İyi düzenlenmiş dayanıklılık antrenmanlarının örn. Kalp-kan dolaşımı hastalıklarını önleme açısından bir rol oynar ve genetik bakış açısından gözlendiğinde bu faaliyet sportif-bedensel faaliyet olarak sağlık kaynaklarının güçlenmesi ve korunmasında etkili olur (Knoll 1993., Raffenberger 1978., Woll 1996). Bu konuya ilişkin daha geniş bilgi için Boss ve Brehm 1998 in Sağlık sporu elkitabı isimli kitabına bkz).
Spor ya da egzersiz yapma alışkanlığı bir kültürel sorun olduğu kadar, biraz da; Erken yaşlarda başlayan bir öğrenmenin sonucudur. Kısacası anne ve babalar, çocukları ile çok erken yaşlarda spor alanlarına giderlerse; çocuklar daha sonraki yaşlarında bu alışkanlıklarını devam ettirecekler ve hatta daha ileriki yaşlarında aynı şeyleri kendi çocuklarıyla da yaşayacaklardır!

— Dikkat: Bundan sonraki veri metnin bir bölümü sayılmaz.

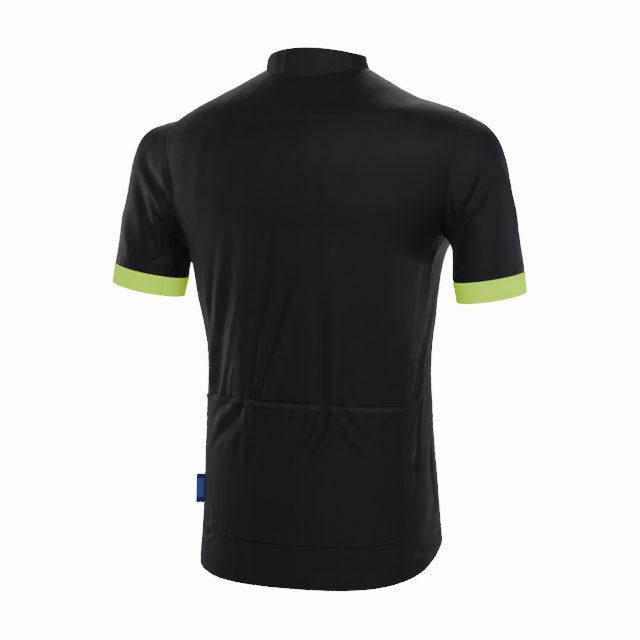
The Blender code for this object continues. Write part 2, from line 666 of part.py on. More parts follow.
def build_label(group, look):
    """Side label, a small flat ribbon that stands out of the left back seam."""
    offsets = edge_offsets("back", 1)
    levels = np.linspace(LABEL_LOW, LABEL_LOW + LABEL_HEIGHT, LABEL_ROWS + 1)
    angle = np.interp(levels, LEVELS, offsets)
    root = body(angle, levels)
    normals = surface_normals(body, angle, levels, ANGLE_STEP, LEVEL_STEP)
    root = root + normals * (POCKET_GAP * 2 + POCKET_WALL)
    out = np.array((math.cos(LABEL_TURN), math.sin(LABEL_TURN), 0.0))
    thick = np.array((-math.sin(LABEL_TURN), math.cos(LABEL_TURN), 0.0)) * LABEL_THICK
    reaches = np.linspace(0.0, LABEL_REACH, LABEL_ROWS + 1)
    face = np.stack([root + out * reach + thick for reach in reaches])
    lining = np.stack([root + out * reach for reach in reaches])
    return wall("side_label", face, lining, group, look)


# ================================================================ zip
def zip_section(surface, half_width, rows, wall_thickness):
    """Closed cross-sections of the zip, one for each row of a surface."""
    half_coil = COIL_WIDTH / 2
    half_tape = TAPE_WIDTH / 2
    tape = -(wall_thickness + TAPE_GAP)
    corners = ((-half_tape, tape), (-half_coil, tape), (-half_coil, -COIL_SINK), (half_coil, -COIL_SINK),
               (half_coil, tape), (half_tape, tape), (half_tape, tape - TAPE_THICK), (0.0, tape - TAPE_THICK),
               (-half_tape, tape - TAPE_THICK))
    sections = []
    for x, lift in corners:
        angle = 270.0 + np.degrees(np.arcsin(x / half_width))
        normals = surface_normals(surface, angle, rows, ANGLE_STEP, LEVEL_STEP)
        sections.append(surface(angle, rows) + normals * lift)
    return np.stack(sections, axis=1)


def build_zip(group, look):
    """Zip tape with its coil, from the hem to the top of the collar."""
    body_width = smooth_rows(BODY_RINGS, LEVELS)[3]
    heights = np.linspace(*ZIP_ON_COLLAR, COLLAR_ROWS + 2)
    collar_width = smooth_rows(COLLAR_RINGS, heights)[3]
    lower = zip_section(body, body_width, LEVELS, BODY_WALL)
    upper = zip_section(collar_surface, collar_width, heights, COLLAR_WALL)
    rings = np.concatenate([lower, upper])
    mesh = bmesh.new()
    grid = add_grid(mesh, rings)
    grid_faces(mesh, grid, True, False)
    mesh.faces.new(grid[0])
    mesh.faces.new(grid[-1])
    bmesh.ops.recalc_face_normals(mesh, faces=mesh.faces)
    return finish_object("zip", mesh, group, look)


def slider_frame():
    """Place of the zip slider: across the zip, up along it and out from it."""
    angle = np.array(270.0)
    height = np.array(SLIDER_HEIGHT)
    middle = Vector(collar_surface(angle, height))
    above = Vector(collar_surface(angle, height + SHARE_STEP))
    below = Vector(collar_surface(angle, height - SHARE_STEP))
    across = Vector((1.0, 0.0, 0.0))
    up = (above - below).normalized()
    out = across.cross(up)
    frame = Matrix((across, up, out)).transposed().to_4x4()
    frame.translation = middle + out * (SEAM_GAP - COIL_SINK)
    return frame


def box(name, group, size, centre, frame):
    """A block of a given size, its centre given in a frame."""
    bpy.ops.mesh.primitive_cube_add(size=1.0)
    made = bpy.context.object
    made.name = name
    made.data.transform(Matrix.Diagonal((*size, 1.0)))
    made.matrix_world = frame @ Matrix.Translation(centre)
    for holder in made.users_collection:
        holder.objects.unlink(made)
    group.objects.link(made)
    return made


def cut_or_join(target, other, operation):
    """Boolean modifier on the target; the other object stays only as its cutter."""
    modifier = target.modifiers.new(other.name, "BOOLEAN")
    modifier.operation = operation
    modifier.object = other
    other.hide_render = True
    other.display_type = "WIRE"


def build_slider(group, cutters, look):
    """Zip slider: a plate with an arch that holds the pull tab."""
    frame = slider_frame()
    plate_top = SLIDER_SIZE[2]
    plate = box("zip_slider", group, SLIDER_SIZE, (0.0, 0.0, plate_top / 2), frame)
    edges = plate.modifiers.new("edges", "BEVEL")
    edges.width = EDGE_ROUNDING
    edges.segments = 2
    plate.data.materials.append(look)
    arch_size = (BRIDGE_SIZE[0], BRIDGE_SIZE[1], BRIDGE_SIZE[2] + BRIDGE_ROOT)
    arch = box("slider_arch", cutters, arch_size,
               (0.0, 0.0, plate_top + (BRIDGE_SIZE[2] - BRIDGE_ROOT) / 2), frame)
    window_low = plate_top - 2 * BRIDGE_ROOT
    window_high = plate_top + BRIDGE_WINDOW[1]
    window = box("arch_window", cutters, (2 * BRIDGE_SIZE[0], BRIDGE_WINDOW[0], window_high - window_low),
                 (0.0, 0.0, (window_low + window_high) / 2), frame)
    cut_or_join(arch, window, "DIFFERENCE")
    cut_or_join(plate, arch, "UNION")


def rounded_outline(width, low, high, radius):
    """Corner arcs of an upright rounded rectangle about x = 0, from its lower right corner."""
    centres = ((width / 2 - radius, low + radius, -90.0), (width / 2 - radius, high - radius, 0.0),
               (radius - width / 2, high - radius, 90.0), (radius - width / 2, low + radius, 180.0))
    points = []
    for x, y, start in centres:
        for step in range(CORNER_STEPS + 1):
            turn = math.radians(start + 90.0 * step / CORNER_STEPS)
            points.append((x + radius * math.cos(turn), y + radius * math.sin(turn)))
    return points


def build_pull(group, look):
    """Pull tab, a flat outline with an eye, hanging from the slider's arch."""
    curve = bpy.data.curves.new("zip_pull", "CURVE")
    curve.dimensions = "2D"
    curve.fill_mode = "BOTH"
    curve.extrude = PULL_THICK / 2
    half_bar = PULL_THICK / 2
    outlines = (rounded_outline(PULL_WIDTH, -PULL_LENGTH, half_bar, PULL_CORNER),
                rounded_outline(PULL_EYE[0], -half_bar - PULL_EYE[1], -half_bar, EYE_CORNER))
    for outline in outlines:
        spline = curve.splines.new("POLY")
        spline.points.add(len(outline) - 1)
        for point, (x, y) in zip(spline.points, outline):
            point.co = (x, y, 0.0, 1.0)
        spline.use_cyclic_u = True
    curve.materials.append(look)
    made = bpy.data.objects.new("zip_pull", curve)
    group.objects.link(made)
    pivot = (0.0, 0.0, SLIDER_SIZE[2] + BRIDGE_WINDOW[1] / 2)
    made.matrix_world = slider_frame() @ Matrix.Translation(pivot)


# ================================================================ the whole jersey
def main():
    """Builds every piece of the jersey."""
    clear_scene()
    group = new_collection("cycling_jersey")
    black = material("black_knit", BLACK_KNIT)
    mesh_grey = material("grey_side_mesh", GREY_MESH)
    fluoro = material("fluorescent_knit", FLUORO_KNIT)
    nylon = material("black_nylon", BLACK_NYLON)

    build_back(group, black)
    build_front("front_panel_left", 1, group, black)
    build_front("front_panel_right", -1, group, black)
    build_side("side_panel_left", 1, group, mesh_grey)
    build_side("side_panel_right", -1, group, mesh_grey)
    for sleeve in SLEEVES:
        build_sleeve(sleeve, group, black)
        build_cuff(sleeve, group, fluoro)
    build_collar(group, black)
    build_pocket(group, black)
    build_binding(group, black)
    build_label(group, material("blue_ribbon", BLUE_RIBBON))
    build_zip(group, nylon)
    metal = material("dark_metal", DARK_METAL)
    build_slider(group, new_collection("cutters"), metal)
    build_pull(group, metal)


main()
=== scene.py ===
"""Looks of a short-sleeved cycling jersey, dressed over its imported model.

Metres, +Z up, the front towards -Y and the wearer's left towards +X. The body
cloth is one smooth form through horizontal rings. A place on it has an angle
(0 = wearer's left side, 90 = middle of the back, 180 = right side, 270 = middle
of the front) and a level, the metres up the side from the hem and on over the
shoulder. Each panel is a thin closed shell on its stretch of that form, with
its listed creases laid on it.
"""

import logging
import math
from dataclasses import dataclass
from enum import Enum
from typing import Callable, Iterable, NamedTuple, Sequence

import bpy
import numpy as np
from mathutils import Matrix, Vector


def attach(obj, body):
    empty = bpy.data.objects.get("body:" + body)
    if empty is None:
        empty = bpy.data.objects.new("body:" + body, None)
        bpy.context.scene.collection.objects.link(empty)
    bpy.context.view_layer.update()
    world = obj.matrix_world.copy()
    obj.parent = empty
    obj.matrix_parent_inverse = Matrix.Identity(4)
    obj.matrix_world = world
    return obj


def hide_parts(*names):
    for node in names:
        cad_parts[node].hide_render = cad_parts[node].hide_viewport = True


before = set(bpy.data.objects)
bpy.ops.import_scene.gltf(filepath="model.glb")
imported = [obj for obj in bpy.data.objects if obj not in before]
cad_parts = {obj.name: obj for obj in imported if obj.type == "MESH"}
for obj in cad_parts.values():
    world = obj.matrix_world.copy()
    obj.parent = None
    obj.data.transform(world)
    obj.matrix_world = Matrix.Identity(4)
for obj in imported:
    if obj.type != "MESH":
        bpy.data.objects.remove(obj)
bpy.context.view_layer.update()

log = logging.getLogger("jersey")
Array = np.ndarray
Triple = tuple[float, float, float]
Piece, Look, Socket = bpy.types.Object, bpy.types.Material, bpy.types.NodeSocket
UV_MAP = "cloth"
MM = 1000.0                     # millimetres in a metre
EDGE_STEPS = (0.0, 0.0005, 0.0010, 0.0017, 0.0026, 0.0040, 0.0060)    # close-set points at an edge
SIDE_NAMES = {1: "left", -1: "right"}


# ------------------------ number tools
def smooth_rows(rows: Sequence[Sequence[float]], places: Array) -> list[Array]:
    """Columns of a table at the given places, on smooth curves through its rows.

    Args:
        rows: Rows that start with their place, in rising order.
        places: Where the columns are wanted.

    Returns:
        One array for each column after the first.
    """
    table = np.array([tuple(row) for row in rows], dtype=float)
    knots, values = table[:, 0], table[:, 1:]
    slopes = np.gradient(values, knots, axis=0)
    places = np.clip(places, knots[0], knots[-1])
    low = np.clip(np.searchsorted(knots, places, side="right") - 1, 0, len(knots) - 2)
    width = (knots[low + 1] - knots[low])[..., None]
    t = (places - knots[low])[..., None] / width
    value = (values[low] * (2 * t**3 - 3 * t**2 + 1) + values[low + 1] * (3 * t**2 - 2 * t**3)
             + slopes[low] * width * (t**3 - 2 * t**2 + t) + slopes[low + 1] * width * (t**3 - t**2))
    return [value[..., column] for column in range(values.shape[1])]


def smooth_step(low: float, high: float, value: Array) -> Array:
    """0 below low, 1 above high, and an even S-curve between."""
    t = np.clip((value - low) / (high - low), 0.0, 1.0)
    return t * t * (3.0 - 2.0 * t)


def unit(vectors: Array) -> Array:
    """The vectors at length one."""
    return vectors / np.maximum(np.linalg.norm(vectors, axis=-1, keepdims=True), 1e-12)


def bell(value: Array, middle: float, half_width: float) -> Array:
    """1 at the middle, fading evenly to both sides."""
    return np.exp(-((value - middle) / half_width) ** 2)


def uneven_wave(along: Array, pitch: float, sway: float, drift: float) -> Array:
    """A wave along a seam, from -1 to 1, whose crests wander by sway over each drift."""
    return np.sin(math.tau * along / pitch + sway * np.sin(math.tau * along / drift))


def run_along(points: Array) -> Array:
    """Distance along a line of points, from its start."""
    return np.concatenate([[0.0], np.cumsum(np.linalg.norm(np.diff(points, axis=0), axis=1))])


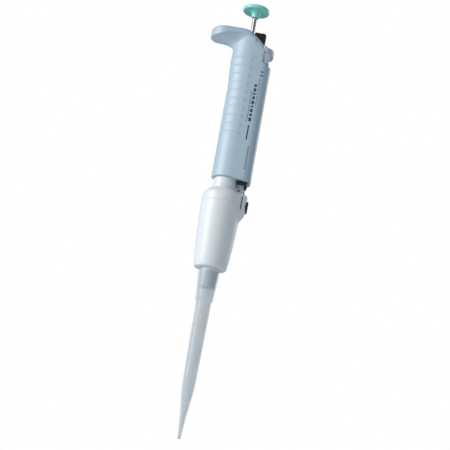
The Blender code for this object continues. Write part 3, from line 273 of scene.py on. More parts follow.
@dataclass(frozen=True)
class Clear:
    """Clear or frosted plastic with a faint cloud in it."""

    name: str
    colour: Point3
    roughness: float
    transmission: float
    ior: float = 1.49
    wave_depth: float = 0.00002
    alpha: float = 1.0
    alpha_cloud: float = 0.08
    cloud_scale: float = 90.0
    cloud_shade: float = 0.965
    cloud_share: float = 0.06
    drawn_stretch: Point3 = (900.0, 900.0, 25.0)

    def make(self) -> bpy.types.Material:
        """Builds the material."""
        wiring = Wiring(self.name)
        where = wiring.place()
        cloud = wiring.noise(where, self.cloud_scale, 2.0)
        base = wiring.blend(cloud, tone(self.colour, 1.0), tone(self.colour, self.cloud_shade))
        lines = wiring.noise(wiring.place(self.drawn_stretch), 1.0, 2.0)
        roughness = self.roughness + self.cloud_share * (cloud - 0.5)
        normal = wiring.bump(lines, self.wave_depth, 0.5)
        wiring.set(Base_Color=base, Roughness=roughness, Normal=normal)
        wiring.set(Transmission_Weight=self.transmission, IOR=self.ior)
        if self.alpha < 1.0:
            wiring.set(Alpha=self.alpha + self.alpha_cloud * (cloud - 0.5))
        return wiring.material


@dataclass(frozen=True)
class Rubber:
    """Matt seal rubber with a bloom on it."""

    name: str
    colour: Point3
    roughness: float = 0.62
    bloom_scale: float = 260.0
    bloom_tone: float = 2.2
    bloom_share: float = 0.2
    grain: float = 3200.0
    grain_depth: float = 0.00002

    def make(self) -> bpy.types.Material:
        """Builds the material."""
        wiring = Wiring(self.name)
        where = wiring.place()
        bloom = wiring.noise(where, self.bloom_scale, 4.0, 0.6)
        base = wiring.blend(bloom, tone(self.colour, 1.0), tone(self.colour, self.bloom_tone))
        normal = wiring.bump(wiring.noise(where, self.grain, 2.0), self.grain_depth)
        roughness = self.roughness + self.bloom_share * bloom
        wiring.set(Base_Color=base, Roughness=roughness, Normal=normal)
        return wiring.material


Finish = Plastic | Metal | Clear | Rubber

SHELL_BLUE = Plastic("grip_blue", (0.46, 0.59, 0.69), 0.42, shade=0.965, coat=0.4)
MINT = Plastic("button_mint", (0.26, 0.80, 0.74), 0.28, grain_depth=0.000004, coat=0.5, subsurface=0.1)
WHITE = Plastic("sleeve_white", (0.82, 0.86, 0.905), 0.36, grain_depth=0.000006, shade=0.975)
BLACK = Plastic("moulded_black", (0.009, 0.010, 0.013), 0.44, rub=0.16, shade=0.6)
GREY = Plastic("link_grey", (0.52, 0.56, 0.60), 0.42, shade=0.93)
INK = Plastic("print_ink", (0.05, 0.075, 0.11), 0.5, shade=0.8)
DIGIT_INK = Plastic("digit_ink", (0.015, 0.015, 0.02), 0.5, shade=0.8)
WHEEL_WHITE = Plastic("wheel_white", (0.88, 0.88, 0.86), 0.4, grain_depth=0.000004)
TIP_CLEAR = Clear("tip_polypropylene", (0.58, 0.67, 0.74), 0.16, 0.0, alpha=0.33)
PANE_CLEAR = Clear("window_clear", (0.97, 0.985, 0.99), 0.05, 1.0, wave_depth=0.000004)
STEEL = Metal("rod_ground", (0.5, 0.5, 0.5), 0.26)
PRESSED_STEEL = Metal("steel_pressed", (0.58, 0.58, 0.58), 0.32, (900.0, 900.0, 900.0), 0.000003)
SPRING_WIRE = Metal("spring_wire", (0.5, 0.5, 0.51), 0.28, (700.0, 700.0, 2500.0))
BRASS = Metal("screw_turned", (0.74, 0.55, 0.28), 0.27)
RUBBER = Rubber("seal_black", (0.022, 0.022, 0.024))


class Paintbox:
    """Makes each finish once and hands it out."""

    def __init__(self) -> None:
        """Starts with no material made."""
        self.made: dict[str, bpy.types.Material] = {}

    def get(self, finish: Finish) -> bpy.types.Material:
        """The finish's material."""
        if finish.name not in self.made:
            self.made[finish.name] = finish.make()
        return self.made[finish.name]

    def dress(self, item: bpy.types.Object, finish: Finish) -> None:
        """Gives an object one finish in place of what it has."""
        item.data.materials.clear()
        item.data.materials.append(self.get(finish))


PAINTS = Paintbox()


# Outlines

SIDE_SHARE = 0.49
SMOOTH_ANGLE = 32.0
SOFTENED_ANGLE = 40.0
WELD_REACH = 0.001


def rounded(points: Sequence[Point2], radius: float, closed: bool = True, steps: int = 4) -> list[Point2]:
    """Rounds the corners of an outline.

    Args:
        points: the corners in order.
        radius: how far each rounding starts from its corner, at most.
        closed: whether the last point joins the first.
        steps: the points of each rounding, less one.

    Returns:
        The rounded outline.
    """
    result: list[Point2] = []
    count = len(points)
    for i, corner in enumerate(points):
        if not closed and i in (0, count - 1):
            result.append(corner)
            continue
        here = Vector(corner)
        back = Vector(points[i - 1]) - here
        ahead = Vector(points[(i + 1) % count]) - here
        reach = min(radius, back.length * SIDE_SHARE, ahead.length * SIDE_SHARE)
        first, last = here + back.normalized() * reach, here + ahead.normalized() * reach
        for k in range(steps + 1):
            t = k / steps
            bend = first * (1 - t) ** 2 + here * (2 * t * (1 - t)) + last * t**2
            result.append((bend.x, bend.y))
    return result


def around(count: int) -> list[float]:
    """Evenly spaced angles round a circle."""
    return [2 * math.pi * i / count for i in range(count)]


def ease(value: float) -> float:
    """Smooth step from 0 to 1."""
    value = max(0.0, min(1.0, value))
    return value * value * (3 - 2 * value)


def between(start: float, end: float, share: float) -> float:
    """A value part of the way from a start to an end."""
    return start + (end - start) * share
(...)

Almanya da yaşayan göçmen kadın ve kızlarımızın egzersize katılmamalarının nedeni bence dinsel faktörlerin yanı sıra, Ailelerin çocuklarına yaklaşımı daha ağırlıklıdır! Çocuklarının nerede ve nasıl spor yapabileceklerini teşvik edememekte ve sporun insan sağlığına kazandıracağı önemli sonuçları anlatamamaktadırlar. Böyle bir yaklaşım dünyanın hiçbir yerinde yok. Çağdaş dünyada durum, akıl ve mantık gereği olarak beden eğitimi ve sporun insan sağlığındaki yeri ve önemini çok açık şekilde ortaya koymuştur.
Milli Eğitimin bir parçası olarak algılanmış durumdadır. Bu tür ülkeler, erken yaşlardan itibaren okuma-yazmayı öğrettiği gibi, spor kültürü, eğitimi ve becerisini de zorunlu eğitim politikasının bir parçası olarak uygulamaktadırlar.
Bu durumda; Almanya da yaşayan tüm Anne-baba ve çocuklarımıza buradan bir kez daha seslenmekte yarar görüyorum; Çocuklarınızın spor ya da egzersiz yapmasını destekleyiniz ve gerekiyorsa birlikte gidiniz, sizin ve çocuklarınızın daha ileriki yaşlarında muhtemel hastalıklara erken yaşlarda yakalanmamaları için özellikle yaşadığımız bu ülkede binlerce spor yapma olanağından yararlanınız ve egzersize önem veriniz diyor saygılar sunuyorum.